A Polícia Militar cearense deflagaria mais um motim em 18 de fevereiro deste ano, por discordar do reajuste escalonado no salário dos policiais, que atingiria o teto de 32% apenas em 2022. No dia 19, enquanto grevistas encapuzados ordenavam que o comércio fechasse as portas e outros amotinados trajavam com orgulho camisetas pró-Bolsonaro em Fortaleza, o agora senador Cid Gomes se metia em confusão no interior do estado. Ele tomou dois tiros, na clavícula e no pulmão, depois de subir numa retroescavadeira para tentar romper o piquete de um grupo de policiais diante do 3º Batalhão da PM, em Sobral. Por causa da rebelião, 230 militares foram afastados do cargo e outros 47 acabaram presos. Dessa vez, o ex-cabo Sabino liderou a revolta, mas quem anunciou o acordo para encerrar a greve, em 1º de março, após treze dias de motim, foi novamente o Capitão Wagner. Num palanque improvisado no 18º Batalhão, em Fortaleza, ele se colocou ao lado da também deputada federal Fabiana Silva de Souza, a Major Fabiana, do PSL fluminense.
Mesmo sem relação direta com o movimento do Ceará, a parlamentar pediu a palavra ao ex-capitão, que definiu como “irmão de farda”. “Agora, quem é contra a Polícia Militar não tem mais a hegemonia do discurso”, declarou. “Agora a tropa elegeu representantes que sabem que, na ponta da linha, ninguém aguenta mais esperar, sabem o que é vitimização policial. […] Pela primeira vez, a gente tem um presidente, o Bolsonaro, que sabe o que é ser um policial militar.” Nesse instante, a major reformada foi interrompida por aplausos e gritos de “mito, mito”.

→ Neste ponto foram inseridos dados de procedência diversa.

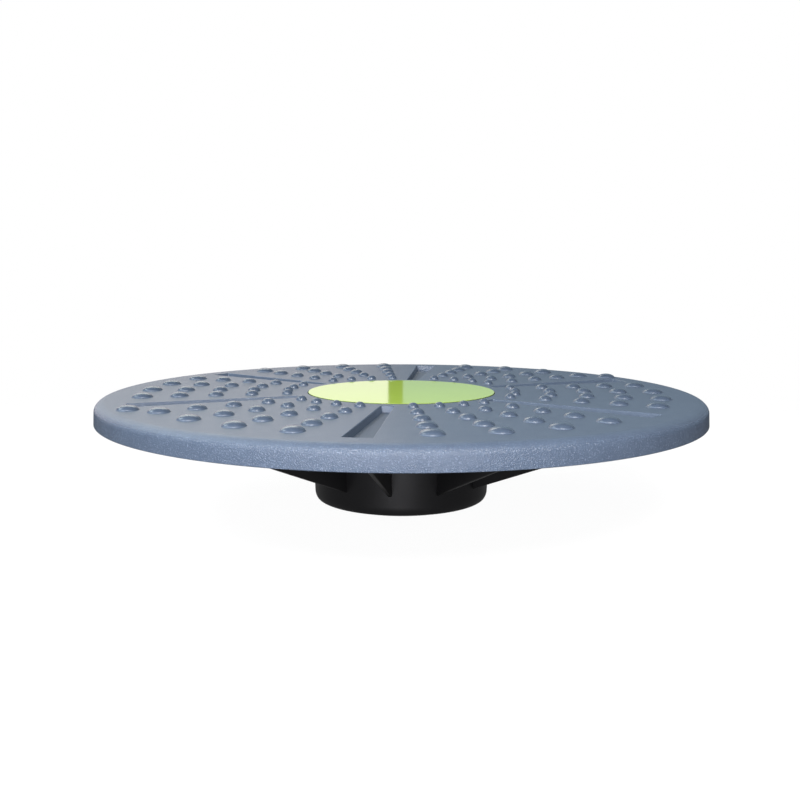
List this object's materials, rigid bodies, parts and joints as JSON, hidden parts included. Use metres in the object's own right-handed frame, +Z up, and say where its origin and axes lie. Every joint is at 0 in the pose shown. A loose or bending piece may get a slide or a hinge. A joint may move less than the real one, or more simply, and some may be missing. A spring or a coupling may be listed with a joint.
{
  "type": "balance board",
  "caption": "Round balance board: a bumped deck with radial slots and a centre disc, on a gusseted foot with a domed underside that rocks under the user.",
  "frame": {"origin": "centre of the sole pad's flat underside, the lowest point at rest", "axes": "+Z up through the middle of the deck, -Y towards the front, +X to the right"},
  "size_m": [0.4008, 0.4008, 0.084],
  "materials": {
    "deck_plastic": "fine grain",
    "disc_plastic": "gloss",
    "base_plastic": "satin",
    "sole_rubber": "matte",
    "screw_steel": "zinc plated"
  },
  "bodies": {
    "root": {"deck": "deck_plastic", "centre_disc": "disc_plastic", "base": "base_plastic", "sole_pad": "sole_rubber", "deck_screw_1": "screw_steel", "deck_screw_2": "screw_steel", "deck_screw_3": "screw_steel", "deck_screw_4": "screw_steel", "deck_screw_5": "screw_steel", "deck_screw_6": "screw_steel", "deck_screw_7": "screw_steel", "deck_screw_8": "screw_steel", "deck_screw_9": "screw_steel", "deck_screw_10": "screw_steel", "deck_screw_11": "screw_steel", "deck_screw_12": "screw_steel", "hub_screw_1": "screw_steel", "hub_screw_2": "screw_steel", "hub_screw_3": "screw_steel", "hub_screw_4": "screw_steel", "hub_screw_5": "screw_steel", "hub_screw_6": "screw_steel"}
  },
  "joints": []
}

Apesar de o motim ser ilegal, Bolsonaro não o condenou. Afinal, ele próprio se insubordinou nos tempos de capitão do Exército. Em 1986, publicou na revista Veja o artigo O Salário Está Baixo, em que defendia reajuste no soldo das tropas. Como suas palavras não surtiram efeito, o oficial decidiu recorrer à violência. Em 1987, uma reportagem da mesma Veja revelaria um plano de Bolsonaro para explodir bombas em unidades do Exército, o que o levou à reserva e, logo depois, à política, como vereador do Rio.
Ainda durante a recente greve no Ceará, Sergio Moro, então ministro da Justiça e Segurança Pública, fez malabarismos verbais ao comentar o caso. Em visita a Fortaleza, evitou criticar o levante e disse que a situação “não era de absoluta desordem”. Os fatos, porém, o desmentiram: somente nos treze dias de motim, 312 pessoas foram assassinadas no Ceará, quase o dobro dos 164 homicídios ocorridos em fevereiro do ano anterior. Desde março, tramita na Câmara um projeto de lei para anistiar todos os policiais grevistas. O autor é justamente o Capitão Wagner.